LogPartitionHighWaterMarkExceeded and LogPartitionLowWaterMarkExceeded
On running show status on the CLI of a CUCM server, a value that specifies the occupied and free percentage of logging partition in the CUCM disk space is shown. Also known as common partition, these values specify the space occupied by the logs/traces and the CDR files in the server, which even though are harmless, might cause issues in install/upgrade procedure due to lack of space over time. These alerts serve as a warning to the administrator to clear those logs which might have accumulated over time in the cluster/server.

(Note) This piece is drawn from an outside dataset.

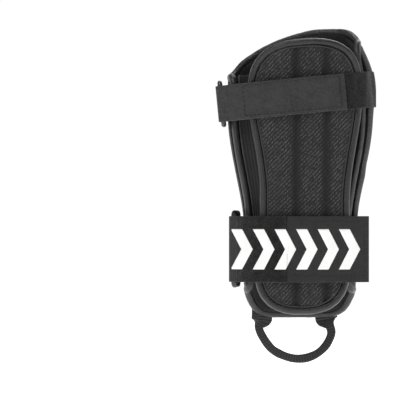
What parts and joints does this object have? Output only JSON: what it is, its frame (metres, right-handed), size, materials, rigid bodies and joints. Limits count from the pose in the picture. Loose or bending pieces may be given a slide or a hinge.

LogPartitionLowWaterMarkExceeded: This alert is generated when the filled space reaches the threshold values configured for the alert. This alert serves as a pre-check indicator for the disk usage.
LogPartitionHighWaterMarkExceeded: This alert is generated when the filled space reaches the threshold values configured for the alert. Once the alert is generated, the server starts to auto-purge the oldest logs in order to bring down the space to value lesses that the HighWaterMark threshold.
Best practice would be to purge the logs manually as soon as LogPartitionLowWaterMarkExceeded alert is received.
Steps to do so are:
Step 1. Launch RTMT.
Step 2. Select Alert Central, then perform these tasks:
Select LogPartitionHighWaterMarkExceeded, note its value and change its threshold value to 60%.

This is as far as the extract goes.